Set in the Americanized Riviera, the novel, as Maxwell Geismer puts it ‘’is probably overloaded with references to the American empire, American men and women, American manners, clothes, faces and even American trains- absorbed as they are in an intense destiny of their own6’’.
Dick Diver is presented as a symbol of America, dynamic, young, strong and innocent. Fitzgerald’s portrayal of Nicole and Dick symbolizes the two extremes, Nicole symbolic of the corrupt and exploiting society and Dick- the natural idealist, is determined to realize his dreams. His devotion to Nicole parallels to that of Gatsby’s devotion to Daisy and while both men are destroyed by their meaningless lives .
Conclusion
The First World War with its widespread violence, terror and blood-shed had left humanity deeply scarred.

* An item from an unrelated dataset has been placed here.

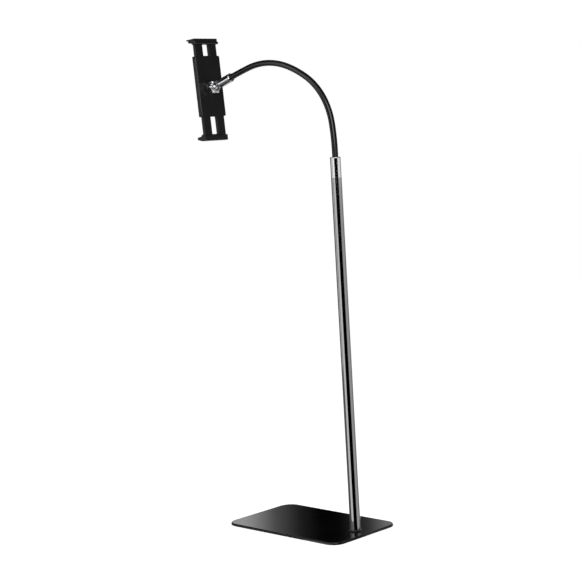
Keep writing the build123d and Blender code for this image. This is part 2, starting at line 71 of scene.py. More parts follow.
def srgb(code):
    """Turn an sRGB hex colour into linear RGBA."""
    values = [int(code[i:i + 2], 16) / 255 for i in (1, 3, 5)]
    linear = [v / 12.92 if v <= 0.04045 else ((v + 0.055) / 1.055) ** 2.4 for v in values]
    return (*linear, 1.0)


def length(name, text, millimetres):
    """Return a length setting with its default in millimetres."""
    return bpy.props.FloatProperty(
        name=name, description=text, default=millimetres / 1000, min=0, unit="LENGTH"
    )


def colour(name, text, code):
    """Return a colour setting with its default as an sRGB hex colour."""
    return bpy.props.FloatVectorProperty(
        name=name, description=text, default=srgb(code), size=4, min=0, max=1, subtype="COLOR"
    )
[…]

The sensitive psyche of the writer in the twenties revolted against the deplorable state of affairs. Thus appeared on the literary scene in America such novelists as Ernest Hemingway, William Faulkner, F. Scott Fitzgerald and John Dos Possos, who each in his own way became a genuine spokesman of that age-an age that came to be popularly termed as ‘the Jazz age. Fitzgerald is an author, who is a representative figure of his age, mirroring in his works the Twenties, a significant period of social disintegration. A regular study of sociology cannot so successfully mirror a society as a novel can. The novel by virtue of its bulk, presents a very detailed picture of society from both the individual and the collective points of view. In this sense, Fitzgerald’s This Side of Paradise and The Great Gatsby give a more intimate knowledge of the Twenties than any descriptive book by a sociologist. Brian Way calls Fitzgerald ‘A Social novelist’, with no reliance on ideology, myth or symbol. ‘’For Fitzgerald the most significant kind of reality is to be found in the observed manners of the immediate social group.7” His novels are truly committed to, ‘’render reality closely and in comprehensive detail,’’ and thus we find in his novels a complete report of the manners of men in his times.
Bibliography
- 1Richard Chase: The American Novel and its Tradition (Ludhiana, Kalyani Publishers, 1973), p.158.
- 2 Lionel Trilling, Liberal Imagination. Essays on Literature and Society (New York: Viking Press, 1933).P.163
- 3Arthur Mizener: ‘’Scott Fitzgerald and The 1920’s’’ In Kenneth E. Elbe (ed). F. Scott Fitzgerald: A Collection of Criticism: (New York: McGraw-Hill Book Company, 1973), pp.99-100.
- 4.F. Scott Fitzgerald, This Side of Paradise, (London: Penguin Book Ltd., 1977), p.60.
- 5Arthur Mizerner, The Far Side of Paradise (Boston: Houghton Mifflin Co., 1951), p142
- 6Maxwell Geismer, The Last of Provincials: The American Novel 1915-1925, (Boston: Houghton Mifflin Vo., 1947), p.329
- 7Brian way, Scott Fitzgerald and the art of social fiction (London: Edward Arnold, 1980) pp.2-3.